**The task**
Lift out, unaltered, the lines of the material below between the line holding "before = set(bpy.data.objects)" and the line holding "obj.matrix_world = Matrix.Identity(4)", counting both.

## begin

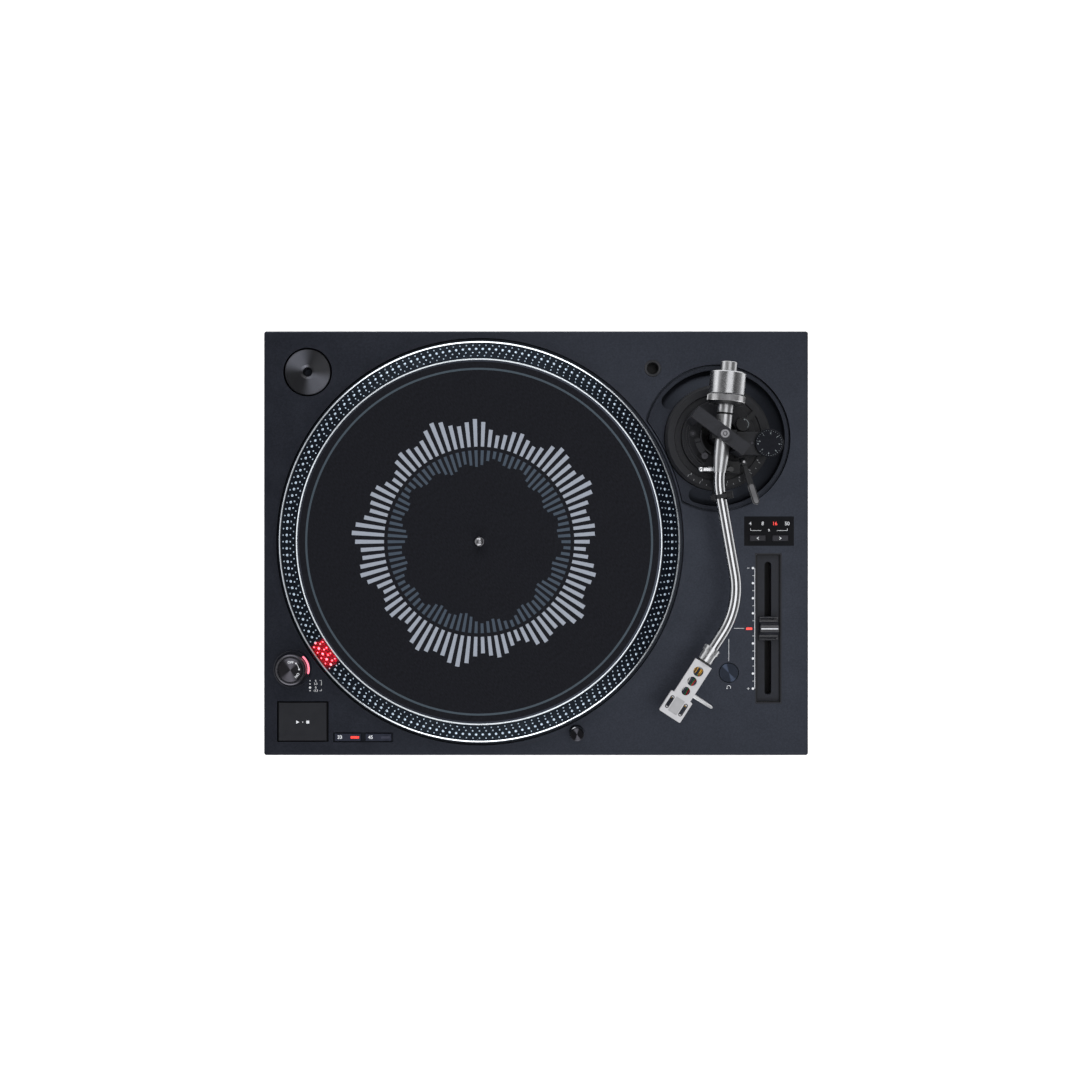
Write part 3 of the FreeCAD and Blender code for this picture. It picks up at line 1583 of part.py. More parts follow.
def make_lift_bar():
    height = lift_rod_z()
    ball = Vector(lift_ball_x, lift_rod_y, height)
    elbow = Vector(lift_plunger_x, lift_rod_y, height)
    bar = rod(ball, elbow, lift_rod_radius)
    knob = Part.makeSphere(lift_ball_radius, ball, elbow - ball)
    head = cylinder(lift_plunger_x, lift_rod_y, height - lift_head_radius, height + lift_head_radius,
                    lift_head_radius)
    head = bevel_top(head, small_bevel)
    plunger_low = lifter_top() - lift_plunger_length
    plunger = cylinder(lift_plunger_x, lift_rod_y, plunger_low, height, lift_rod_radius)
    return head.fuse([bar, knob, plunger]).removeSplitter()


def lever_place(inward):
    """Place on the cue lever's axis, moved towards the lifter."""
    towards = polar(0, 0, inward, lever_angle - 90)
    return Vector(lever_x, lever_y, z(lever_axis_height)) + towards


def make_cue_lever():
    hub = rod(lever_place(lever_hub_length / 2), lever_place(-lever_hub_length / 2), lever_hub_radius)
    shaft = rod(lever_place(lever_shaft_length + 2), lever_place(0), lever_shaft_radius)
    low = z(lever_axis_height) - lever_thickness / 2
    high = low + lever_thickness
    hub_centre = Vector(lever_x, lever_y, 0)
    neck = polar(lever_x, lever_y, lever_thin, lever_angle)
    grip_start = polar(lever_x, lever_y, lever_grip_start, lever_angle)
    grip_end = polar(lever_x, lever_y, lever_grip_end, lever_angle)
    thin = tapered_bar(hub_centre, neck, lever_thin_width, lever_neck_width, low, high)
    wide = tapered_bar(neck, grip_start, lever_neck_width, lever_neck_width, low, high)
    grip = stadium(grip_start, grip_end, lever_grip_width / 2, low - lever_grip_step, high + lever_grip_step)
    return hub.fuse([shaft, thin, wide, grip]).removeSplitter()


def make_antiskate_housing():
    low = z(stage_top_height)
    top = low + skate_height
    length = skate_x + skate_end - skate_inner_x
    body = block(skate_inner_x + length / 2, skate_y, low, top, length, skate_width)
    body = bevel_top(body, small_bevel)
    leg = tapered_bar(Vector(arm_x, arm_y, 0), bridge_point(bridge_front_reach + slide_gap, 180),
                      bridge_width + 2 * slide_gap, bridge_width + 2 * slide_gap, low, top)
    bore = cylinder(skate_x, skate_y, top - skate_stem_length - slide_gap, top + cut_over,
                    skate_stem_radius + shaft_gap)
    lock_room = cylinder(lock_x, lock_y, low, top, lock_radius + slide_gap)
    return body.cut([leg, bore, lock_room]).removeSplitter()


def make_antiskate_dial():
    base = stage_top_height + skate_height
    bottom = base + seat_gap
    top = bottom + skate_dial_height
    outline = [(0, base - skate_stem_length), (skate_stem_radius, base - skate_stem_length),
               (skate_stem_radius, bottom), (skate_dial_radius, bottom),
               (skate_dial_radius, top - small_bevel),
               (skate_dial_radius - small_bevel, top), (0, top)]
    return turned(skate_x, skate_y, [(radius, z(height)) for radius, height in outline])


def make_lock_lever():
    low = z(stage_top_height + seat_gap)
    centre = Vector(lock_x, lock_y, 0)
    tip = polar(lock_x, lock_y, lock_lever_length, lock_lever_angle)
    body = bevel_top(cylinder(lock_x, lock_y, low, low + lock_height, lock_radius), small_bevel)
    lever = stadium(centre, tip, lock_lever_width / 2, low, low + lock_lever_thickness)
    stem = cylinder(lock_x, lock_y, z(stage_top_height - stage_plate), low, lock_stem_radius)
    return body.fuse([lever, stem]).removeSplitter()


# Back of the case and its inside


def make_output_terminals():
    centre_z = base_z + bay_floor + bay_height / 2
    back = base_rear - bay_depth
    face = back + terminal_plate
    rear = Vector(0, 1, 0)
    plate = block(bay_x, back + terminal_plate / 2, centre_z - bay_height / 2, centre_z + bay_height / 2,
                  bay_length, terminal_plate)
    solids = [plate]
    for number in (-1, 0):
        start = Vector(bay_x + number * jack_spacing, face, centre_z)
        jack = Part.makeCylinder(jack_radius, jack_length, start, rear)
        jack = jack.fuse(Part.makeCylinder(jack_base_radius, jack_base, start, rear))
        bore = Part.makeCylinder(jack_bore_radius, jack_length, start + rear, rear)
        solids.append(jack.cut(bore).removeSplitter())
    start = Vector(bay_x + jack_spacing, face, centre_z)
    post = Part.makeCylinder(earth_radius, jack_length, start, rear)
    nut = Part.makeCylinder(earth_nut_radius, earth_nut_length, start + rear * 2, rear)
    solids.append(post.fuse(nut).removeSplitter())
    return Part.makeCompound(solids)


def make_ac_inlet():
    low = base_z + inlet_rise
    rear = Vector(0, 1, 0)
    centre = Vector(inlet_x, base_rear, low + inlet_height / 2)
    body = block(inlet_x, base_rear - inlet_depth / 2, low, low + inlet_height, inlet_length, inlet_depth)
    depth = inlet_socket_depth + cut_over
    cuts = [block(inlet_x, base_rear - inlet_socket_depth + depth / 2, centre.z - inlet_socket_radius,
                  centre.z + inlet_socket_radius, inlet_pin_spacing, depth)]
    pins = []
    for side in (-1, 1):
        floor = centre + Vector(side * inlet_pin_spacing / 2, -inlet_socket_depth, 0)
        cuts.append(Part.makeCylinder(inlet_socket_radius, depth, floor, rear))
        pins.append(Part.makeCylinder(inlet_pin_radius, inlet_pin_length, floor, rear))
    return body.cut(cuts).fuse(pins).removeSplitter()


def make_hinge_holders():
    low = z(deck_under - hinge_height)
    top = z(deck_under)
    middle = (low + top) / 2
    holders = []
    for x in (-hinge_x, hinge_x):
        body = block(x, case_rear - (hinge_depth + seat_gap) / 2, low, top, hinge_length,
                     hinge_depth - seat_gap)
        slot = block(x, case_rear - hinge_slot_depth / 2 + cut_over / 2, middle - hinge_slot_height / 2,
                     middle + hinge_slot_height / 2, hinge_slot_length, hinge_slot_depth + cut_over)
        holders.append(body.cut(slot))
    return Part.makeCompound(holders)


def board_corners(x, y, length, width):
    return [(x + side * (length / 2 - board_edge), y + end * (width / 2 - board_edge))
            for side in (-1, 1) for end in (-1, 1)]


def board_low():
    return base_z + base_floor + board_stand


def make_power_supply_board():
    low = board_low()
    top = low + board_thickness
    rear_y = supply_y + supply_width / 4
    front_y = supply_y - supply_width / 4
    solids = [
        block(supply_x, supply_y, low, top, supply_length, supply_width),
        block(supply_x - supply_length / 4, rear_y, top, top + transformer_height, transformer_length,
              transformer_width),
        block(supply_x - supply_length / 4, front_y, top, top + heat_sink_height, heat_sink_length,
              heat_sink_thickness)]
    for number in range(capacitor_count):
        solids.append(cylinder(supply_x + supply_length / 10 + number * capacitor_spacing, rear_y, top,
                               top + capacitor_height, capacitor_radius))
    return Part.makeCompound(solids)


def make_main_circuit_board():
    low = board_low()
    top = low + board_thickness
    header_y = main_y + main_width / 2 - header_depth
    solids = [block(main_x, main_y, low, top, main_length, main_width)]
    for place in (-1, 0, 1):
        x = main_x + place * main_length / 4
        solids.append(block(x, main_y, top, top + chip_height, chip_size, chip_size))
        solids.append(block(x, header_y, top, top + header_height, header_length, header_depth))
    return Part.makeCompound(solids)


PIECES = {
    "top_chassis": make_top_chassis,
    "bottom_case": make_bottom_case,
    "case_screws": make_case_screws,
    "main_circuit_board": make_main_circuit_board,
    "power_supply_board": make_power_supply_board,
    "switch_boards": make_switch_boards,
    "motor_stator": make_motor_stator,
    "bearing_housing": make_bearing_housing,
    "output_terminals": make_output_terminals,
    "ac_inlet": make_ac_inlet,
    "hinge_holders": make_hinge_holders,
    "headshell_holder": make_headshell_holder,
    "strobe_housing": make_strobe_housing,
    "strobe_window": make_strobe_window,
    "range_panel": make_range_panel,
    "fader_tray": make_fader_tray,
    "fader_unit": make_fader_unit,
    "arm_base_plate": make_arm_base_plate,
    "foot_front_left": lambda: make_foot(-foot_x, -foot_y),
    "foot_front_right": lambda: make_foot(foot_x, -foot_y),
    "foot_rear_left": lambda: make_foot(-foot_x, foot_y),
    "foot_rear_right": lambda: make_foot(foot_x, foot_y),
    "platter": make_platter,
    "platter_damping": make_platter_damping,
    "rotor_magnet": make_rotor_magnet,
    "spindle_shaft": make_spindle_shaft,
    "slipmat": make_slipmat,
    "adaptor_45": make_adaptor_45,
    "power_knob": make_power_knob,
    "start_stop_button": make_start_stop_button,
    "speed_button_33": lambda: make_speed_button(speed_33_x),
    "speed_button_45": lambda: make_speed_button(speed_45_x),
    "reset_button": make_reset_button,
    "range_down_button": lambda: make_range_button(-1),
    "range_up_button": lambda: make_range_button(1),
    "target_light": make_target_light,
    "pitch_knob": make_pitch_knob,
    "height_ring": make_height_ring,
    "arm_base": make_arm_base,
    "gimbal_bridge": make_gimbal_bridge,
    "bridge_screw": make_bridge_screw,
    "arm_rest": make_arm_rest,
    "lifter_housing": make_lifter_housing,
    "antiskate_housing": make_antiskate_housing,
    "arm_clamp": make_arm_clamp,
    "lift_bar": make_lift_bar,
    "cue_lever": make_cue_lever,
    "antiskate_dial": make_antiskate_dial,
    "lock_lever": make_lock_lever,
    "gimbal_yoke": make_gimbal_yoke,
    "arm_housing": make_arm_housing,
    "arm_tube": make_arm_tube,
    "balance_shaft": make_balance_shaft,
    "counterweight_bush": make_counterweight_bush,
    "counterweight": make_counterweight,
    "force_dial": make_force_dial,
    "locking_collar": make_locking_collar,
    "headshell": make_headshell,
    "finger_lift": make_finger_lift,
    "shell_leads": make_shell_leads,
}


os.makedirs("parts", exist_ok=True)
for name, make in PIECES.items():
    make().exportStep("parts/" + name + ".step")
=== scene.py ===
import math

import bmesh
import bpy
from mathutils import Matrix, Vector


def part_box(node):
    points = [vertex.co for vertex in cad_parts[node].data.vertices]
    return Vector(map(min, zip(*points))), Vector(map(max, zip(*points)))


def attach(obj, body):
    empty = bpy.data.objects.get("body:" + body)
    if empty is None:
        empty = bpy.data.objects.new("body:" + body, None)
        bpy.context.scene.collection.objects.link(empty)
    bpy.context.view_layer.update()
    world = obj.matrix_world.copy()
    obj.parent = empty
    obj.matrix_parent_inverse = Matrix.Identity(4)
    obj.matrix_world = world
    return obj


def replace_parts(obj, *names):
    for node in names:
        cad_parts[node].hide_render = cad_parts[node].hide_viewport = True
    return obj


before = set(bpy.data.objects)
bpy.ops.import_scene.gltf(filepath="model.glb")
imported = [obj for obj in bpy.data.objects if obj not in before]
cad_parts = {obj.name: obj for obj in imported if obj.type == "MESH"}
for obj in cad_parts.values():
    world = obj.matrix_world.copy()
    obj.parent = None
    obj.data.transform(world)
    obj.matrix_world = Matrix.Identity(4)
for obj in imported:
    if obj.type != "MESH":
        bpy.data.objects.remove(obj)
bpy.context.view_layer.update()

bl_info = {
    "name": "Mixing Deck Finisher",
    "version": (1, 0, 0),
    "blender": (4, 5, 0),
    "location": "View3D > Sidebar > Deck",
    "description": "Finishes, prints and small details of a direct-drive mixing deck",
    "category": "Object",
}

MM = 0.001
UP = Vector((0, 0, 1))
PRINT_SINK = 0.02 * MM
PRINT_RISE = 0.05 * MM


# Places on the deck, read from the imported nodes


def middle(node):
    low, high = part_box(node)
    return (low + high) / 2


def top(node):
    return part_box(node)[1].z


def half_width(node):
    low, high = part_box(node)
    return (high.x - low.x) / 2


def mm(across, ahead, rise=0.0):
    """Step in millimetres to the right, to the rear and up."""
    return Vector((across, ahead, rise)) * MM


def over(place, height):
    """The same place in plan, at another height."""
    return Vector((place.x, place.y, height))


plinth = top("top_chassis")
platter_axis = middle("platter")
mat_top = top("slipmat")
arm_axis = middle("bridge_screw")
arm_level = middle("arm_tube").z
ARM_TURN = math.radians(5.1)
SHELL_TURN = math.radians(32.8)
arm_back = Vector((math.sin(ARM_TURN), math.cos(ARM_TURN), 0))
shell_out = Vector((-math.sin(SHELL_TURN), -math.cos(SHELL_TURN), 0))
shell_side = Vector((-shell_out.y, shell_out.x, 0))
pivot = over(arm_axis, arm_level)


def round_from(place, radius, degrees, height=None):
    """Place at that radius and angle round another place."""
    turn = math.radians(degrees)
    spot = place + Vector((radius * math.cos(turn), radius * math.sin(turn), 0))
    return spot if height is None else over(spot, height)


# Sizes and colours that a user would change


def shade_of(red, green, blue):
    """Linear colour of an 8-bit screen colour."""
    levels = [value / 255 for value in (red, green, blue)]
    return tuple(v / 12.92 if v <= 0.04045 else ((v + 0.055) / 1.055) ** 2.4 for v in levels)


def colour_setting(name, description, *screen):
    return bpy.props.FloatVectorProperty(name=name, description=description, default=shade_of(*screen),
                                         subtype="COLOR", min=0, max=1)


def length_setting(name, description, millimetres):
    return bpy.props.FloatProperty(name=name, description=description, default=millimetres * MM,
                                   subtype="DISTANCE", unit="LENGTH", min=0)


def count_setting(name, description, count):
    return bpy.props.IntProperty(name=name, description=description, default=count, min=1)


class DeckColours(bpy.types.PropertyGroup):
    """Colours of the deck's finishes."""

    chassis: colour_setting("Chassis", "Fine textured paint of the plinth", 24, 25, 31)
    black: colour_setting("Black parts", "Moulded and painted black parts", 25, 26, 30)
    gloss: colour_setting("Gloss panel", "Smooth black of the range panel", 15, 16, 20)
    rubber: colour_setting("Rubber", "Base and feet", 22, 22, 24)
    felt: colour_setting("Felt", "Slipmat felt", 21, 22, 28)
    mat_ring: colour_setting("Mat ring", "Ring printed near the mat's edge", 62, 74, 84)
    motif_pale: colour_setting("Pale bars", "Long bars printed on the mat", 158, 165, 178)
    motif_slate: colour_setting("Slate bars", "Short bars printed on the mat", 62, 74, 88)
    ink: colour_setting("Marks", "Printed marks and figures", 240, 243, 248)
    band: colour_setting("Strobe band", "Dark sleeve under the strobe dots", 7, 10, 18)
    dots: colour_setting("Strobe dots", "Raised dots and the band's edges", 196, 214, 232)
    silver: colour_setting("Silver metal", "Arm tube, weight and fittings", 200, 201, 204)
    shell: colour_setting("Headshell", "Painted headshell", 206, 206, 210)
    navy: colour_setting("Reset button", "Turned face of the reset button", 36, 42, 54)
    lamp: colour_setting("Lamps", "Red lamps", 255, 66, 56)
    window: colour_setting("Strobe window", "Lit strobe window", 255, 130, 150)
    floor: colour_setting("Floor", "Floor and background", 250, 250, 250)


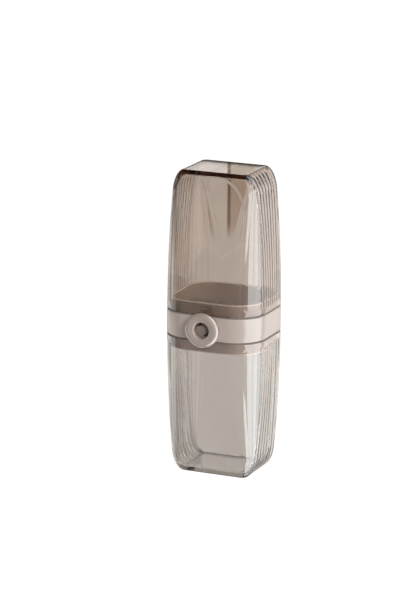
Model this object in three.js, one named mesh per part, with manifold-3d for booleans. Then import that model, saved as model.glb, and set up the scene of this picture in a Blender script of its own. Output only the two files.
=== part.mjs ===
// Travel case for a toothbrush: two clear cups that close on a middle band with a push button.
// Millimetres, +Z up. The case stands on its flat base and the button faces -Y.
import * as THREE from 'three';
import { mergeVertices } from 'three/addons/utils/BufferGeometryUtils.js';
import Module from 'manifold-3d';

const wasm = await Module();
wasm.setup();

// Outline of the case at the band, where it is widest
const caseWidth = 70.6;
const caseDepth = 64;
const caseCornerRadius = 21;

// Flat end of each cup: the base of the lower one, the top of the upper one
const endWidth = 46;
const endDepth = 36.8;
const endCornerRadius = 3;

// Width that the barrel of a cup would have at its end without the round shoulder
const barrelEndWidth = 59.6;
const shoulderHeight = 14.2;
const cornerShare = 0.3;

// Heights of the parts, from the base up
const lowerCupHeight = 96.6;
const bandHeight = 16.4;
const upperLidHeight = 94.8;

// Walls of both cups
const cupWall = 2.4;
const endThickness = 3;
const sharpestCorner = 0.5;

// Upright reeds on both sides of the cups
const reedsAcrossSide = 6;
const reedsPerCorner = 4;
const reedTurnDegrees = 52;
const reedDepthShare = 0.125;
const grooveLandShare = 0.5;
const plainLip = 2.8;
const reedRunOut = 0.6;

// Clearances
const slidingGap = 0.3;
const seatGap = 0.3;
const overrun = 1;

// Inner collar, which both cups slide over
const collarWall = 1.6;
const collarReach = 9;

// Seal rings between the cups and the band
const sealThickness = 0.5;
const sealInset = 0.6;

// Outer band
const bandChamfer = 0.5;

// Push button: a ring round a sunken core
const buttonDiameter = 24;
const buttonHole = 11;
const buttonThickness = 5;
const buttonTravel = 2;
const buttonEndGap = 0.4;
const buttonDish = 0.9;
const buttonFrontRound = 2;
const buttonBackRound = 0.8;
const buttonHoleRound = 0.8;
const coreSeat = 1.4;
const coreTailDiameter = 4.6;

// Latch slider behind the button, with the nose that holds the lid
const sliderWidth = 16;
const sliderHeight = 12.4;
const sliderThickness = 2.2;
const armWidth = 8;
const armThickness = 1.6;
const noseHeight = 3;
const noseBelowRim = 4.2;
const noseSlope = 0.8;
const windowGap = 0.6;
const catchDepth = 0.6;
const catchGap = 0.5;

// Return spring
const springLength = 5.4;
const springWire = 0.6;
const springDiameter = 8.4;
const springTurns = 3.5;

// Box round the mechanism on the inside of the collar, and its cover
const boxWidth = 30;
const boxWall = 1.4;
const boxBelowMiddle = 8.6;
const boxRimGap = 0.6;
const coverThickness = 1.6;
const coverCorner = 2;
const springSpigot = 6.2;
const springSpigotHeight = 1.2;

// Screws, and the band's bosses that four of them bite into
const screwShank = 2;
const screwLength = 6.4;
const screwHead = 3.8;
const screwHeadHeight = 1.3;
const screwTip = 0.8;
const screwSlotWidth = 0.6;
const screwSlotDepth = 0.6;
const bossDiameter = 4.4;
const bossAcross = 22.6;
const bossUp = 11;
const sliderScrewLength = 4.4;
const sliderScrewHead = 5.6;

// Facets
const cornerSteps = 6;
const reedSteps = 3;
const paneSteps = 3;
const barrelSteps = 5;
const shoulderSteps = 4;
const roundSteps = 32;
const smallRoundSteps = 16;
const curlSteps = 8;
const wireSides = 5;
const frontRoundSteps = 5;
const backRoundSteps = 2;

// Heights that follow from the sizes above
const sealSlot = seatGap + sealThickness + seatGap;
const bandBottom = lowerCupHeight + sealSlot;
const bandTop = bandBottom + bandHeight;
const lidRim = bandTop + sealSlot;
const bandMiddle = (bandBottom + bandTop) / 2;
const collarBottom = bandBottom - collarReach;
const collarTop = bandTop + collarReach;

// Depths behind the front face, one behind the other, from the outside in
const front = -caseDepth / 2;
const bandInside = front + cupWall;
const collarInset = cupWall + slidingGap;
const collarFront = front + collarInset;
const collarInside = collarFront + collarWall;
const sliderFront = collarInside + seatGap;
const sliderBack = sliderFront + sliderThickness;
const springFront = sliderBack + seatGap;
const springBack = springFront + springLength;
const coverFront = springBack + seatGap;
const coverBack = coverFront + coverThickness;
const buttonBack = front - buttonTravel - buttonEndGap;
const buttonFace = buttonBack - buttonThickness;
const coreFace = buttonBack - coreSeat;
const noseMiddle = collarTop - noseBelowRim;

// Finishes
const tintedClear = plastic(0xb89f8e, 0.08, 0.4);
const clear = plastic(0xd9d6d1, 0.08, 0.3);
const beige = plastic(0xcbb9ae, 0.45);
const taupe = plastic(0x8f7d73, 0.5);
const darkRubber = plastic(0x4a403b, 0.7);
const white = plastic(0xd8d4cd, 0.5);
const steel = new THREE.MeshStandardMaterial({ color: 0xb9bcc0, roughness: 0.3, metalness: 1 });

function plastic(color, roughness, opacity = 1) {
  const transparent = opacity < 1;
  return new THREE.MeshStandardMaterial({ color, roughness, metalness: 0, opacity, transparent });
}

// Turns a closed geometry into a solid that can be cut and joined
function solid(geometry) {
  const bare = geometry.clone();
  bare.deleteAttribute('normal');
  bare.deleteAttribute('uv');
  const merged = mergeVertices(bare);
  const index = merged.index.array;
  const kept = [];
  for (let i = 0; i < index.length; i += 3) {
    const [a, b, c] = [index[i], index[i + 1], index[i + 2]];
    if (a !== b && b !== c && c !== a) kept.push(a, b, c);
  }
  const vertProperties = merged.attributes.position.array;
  return new wasm.Manifold(new wasm.Mesh({ numProp: 3, vertProperties, triVerts: new Uint32Array(kept) }));
}

// Gives a solid a name and a finish
function piece(name, body, material) {
  const { vertProperties, triVerts } = body.getMesh();
  const geometry = new THREE.BufferGeometry();
  geometry.setAttribute('position', new THREE.BufferAttribute(vertProperties, 3));
  geometry.setIndex(new THREE.BufferAttribute(triVerts, 1));
  geometry.computeVertexNormals();
  const mesh = new THREE.Mesh(geometry, material);
  mesh.name = name;
  return mesh;
}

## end

**Exercise response**
before = set(bpy.data.objects)
bpy.ops.import_scene.gltf(filepath="model.glb")
imported = [obj for obj in bpy.data.objects if obj not in before]
cad_parts = {obj.name: obj for obj in imported if obj.type == "MESH"}
for obj in cad_parts.values():
    world = obj.matrix_world.copy()
    obj.parent = None
    obj.data.transform(world)
    obj.matrix_world = Matrix.Identity(4)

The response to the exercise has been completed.